Schon heute nutzt der Mensch landwirtschaftlichen Boden für alles mögliche, nicht nur Nahrungsmittel: Kaffee, Tee, Alkoholika, Gewürze, Baumwolle, Farbstoffe, Bauholz, … Das ist akzeptiert und sinnvoll. Es sind nachwachsende Rohstoffe. Die Errichtung einer PV-Anlage auf landwirtschaftlicher Fläche verschafft dem Boden eine Ruhepause nach intensiver Nutzung. Nach 20 Jahren kommt die PV-Anlage weg, und der Boden steht wieder für anderes zur Verfügung. Also schlimm ist das nicht. Es gibt viele Länder auf der Erde, da können Nutzpflanzen nur im Schatten wachsen – dann hat man halt keine Zwei-Stockwerk-Anpflanzung, sondern PV+Nutzpflanze.

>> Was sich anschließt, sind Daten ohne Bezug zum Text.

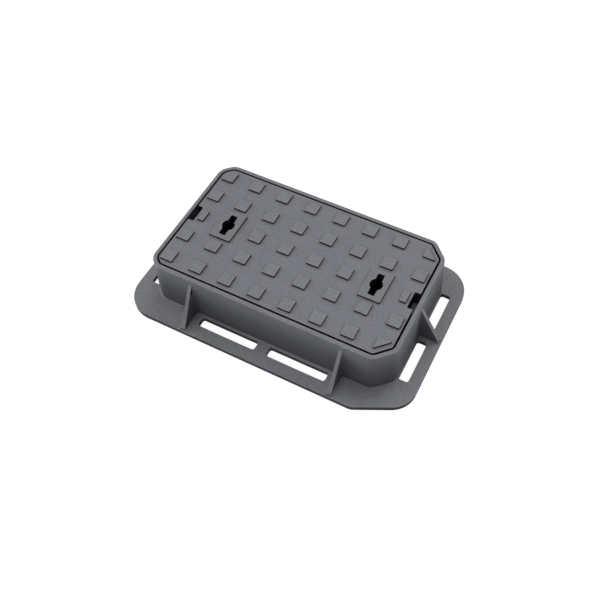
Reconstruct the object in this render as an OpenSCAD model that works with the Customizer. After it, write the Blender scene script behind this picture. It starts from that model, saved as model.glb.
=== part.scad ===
// Cast iron surface box: a base frame that is set in the ground over a valve, meter or
// hydrant, and the studded cover that lifts out of it.
// X runs along the long side, Y from front to back and Z up. The origin is in the middle
// of the outline of the base flange, on the face that it stands on.

/* [Cover] */
// Length of the cover
cover_l = 417; // [390:1:600]
// Width of the cover
cover_w = 231.5; // [222:0.5:400]
// Cut across each right-hand corner, along the side
right_cut = 23; // [14:0.5:30]
// Cut across the back left corner, along the side
back_left_cut = 13.5; // [12:0.5:30]
// Cut across the front left corner, along the side
front_left_cut = 9.5; // [9.5:0.5:30]
// Radius that blends the ends of the right-hand corner cuts
right_r = 8.5; // [4:0.5:14]
// Radius that blends the ends of the left-hand corner cuts
left_r = 13; // [4:0.5:14]
// Thickness of the tread plate
plate_t = 10; // [6:0.5:14]
// Width of the bearing skirt under the edge of the cover
skirt_w = 16; // [13:0.5:24]
// Depth of the cover from its tread face to its seat
cover_depth = 30; // [22:1:45]
// Thickness of the ribs under the cover
rib_t = 7; // [4:0.5:12]
// Gap left under the ribs, above the level of the seat
rib_lift = 3; // [1:0.5:8]

/* [Tread studs] */
// Side of each square stud at its foot
stud_side = 23; // [12:0.5:28]
// Height of the studs and of the keyway pads
stud_h = 3; // [1.5:0.5:5]
// Slope of the sides of the studs and pads, in from the foot to the top
stud_slope = 0.6; // [0.2:0.1:1.5]
// Number of studs along the cover
columns = 8; // [8:2:12]
// Number of studs across the cover
rows = 5; // [5:2:7]
// Distance from the outer studs to the ends of the cover
stud_end_gap = 3.8; // [2:0.1:20]
// Distance from the outer studs to the long sides of the cover
stud_side_gap = 7.2; // [2:0.1:14]
// Distance from the stud in each right-hand corner to the corner cut of the cover
right_margin = 7.8; // [0.5:0.1:12]
// Distance from the stud in the back left corner to the corner cut of the cover
back_left_margin = 2.5; // [0.5:0.1:12]
// Least distance from the stud in the front left corner to the corner cut of the cover
front_left_margin = 1; // [0.5:0.1:12]

/* [Keyways and notches] */
// Length of the raised pad round each keyway, along the cover
pad_l = 40; // [30:1:50]
// Width of the raised pad round each keyway, across the cover
pad_w = 61; // [52:1:64]
// Diameter of the round middle of the keyway
key_hole_d = 22; // [16:0.5:28]
// Width of the slot of the keyway
key_slot_w = 12; // [8:0.5:15]
// Length of the slot of the keyway
key_slot_l = 44; // [34:1:48]
// Radius in the corners of the keyway slot
key_slot_r = 1.5; // [0.5:0.25:3]
// Length of the lifting notch in each end of the cover
notch_l = 33; // [20:1:40]
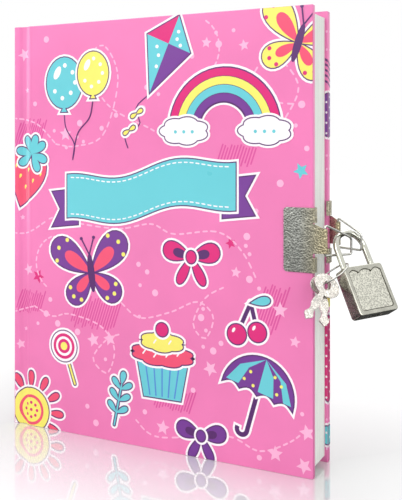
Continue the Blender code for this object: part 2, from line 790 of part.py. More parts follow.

Gerade aus den Ländern fliehen die Menschen, in denen die Böden total ausgelaugt sind durch Übernutzung. Da sie aber mangels Infrastruktur keine Alternative zur Bestreitung des Lebensunterhalts durch Landwirtschaft sehen, verlassen sie ihre Heimat und suchen ihr Heil in Ländern mit besserer Infrastruktur. PV kann also die Lösung sein, um die heute heruntergewirtschafteten Länder wieder attraktiv zu machen.
BIPV ist sicher eine sinnvolle Ergänzung, insbesondere, wenn die Solarmodule andere Baustoffe ersetzen und nicht einfach „außen drauf“ geklatscht werden, aber es reicht bei weitem nicht.
Nach meinem Eindruck war bisher ein wesentliches Hindernis für sinnvolle Energiekonzepte im Gebäudesektor die Architektenschaft. Architekten verstehen sich in erster Linie als Künstler, die sich ungern durch Realitäten in ihrem Ausdruckswillen einschränken lassen. Meine Tochter musste sich in ihrem Studium Sprüche von Dozenten anhören „Man dürfe doch einen Bauwerksentwurf nicht nur unter einem Aspekt optimieren“. Die Aussage ist natürlich dumme Polemik, denn schon bisher muss ein Gebäude vielen Ansprüchen (Ästhetik, Witterungsschutz, Gebrauchswert, Dauerhaftigkeit, …) genügen – die energetische Effizenz ist dann nur ein weiterer. Aber so denken viele, wenn nicht die meisten Architekten, je älter desto eher.